TASK TO COMPLETE:
Report how many lines of the listing below include the word "frame". Give nothing but the number.
* begin *
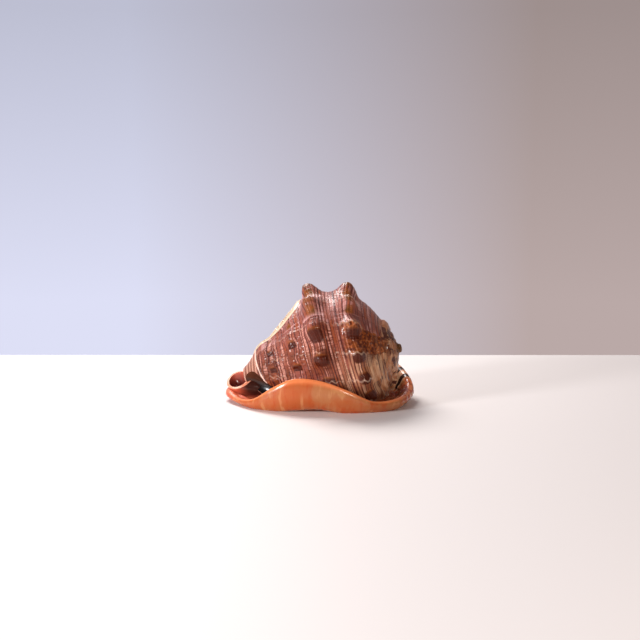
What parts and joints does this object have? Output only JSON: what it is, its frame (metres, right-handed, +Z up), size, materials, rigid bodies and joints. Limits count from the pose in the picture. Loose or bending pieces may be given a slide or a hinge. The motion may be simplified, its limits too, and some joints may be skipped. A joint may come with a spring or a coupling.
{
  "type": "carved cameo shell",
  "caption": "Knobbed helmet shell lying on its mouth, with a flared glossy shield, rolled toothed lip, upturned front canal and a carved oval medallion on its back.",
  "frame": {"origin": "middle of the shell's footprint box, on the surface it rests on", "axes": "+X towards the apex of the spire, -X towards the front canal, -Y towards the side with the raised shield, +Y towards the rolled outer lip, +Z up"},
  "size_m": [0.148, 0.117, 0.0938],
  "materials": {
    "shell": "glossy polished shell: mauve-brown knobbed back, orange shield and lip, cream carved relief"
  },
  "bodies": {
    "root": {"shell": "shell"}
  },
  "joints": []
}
* end *
THE SOLUTION:
2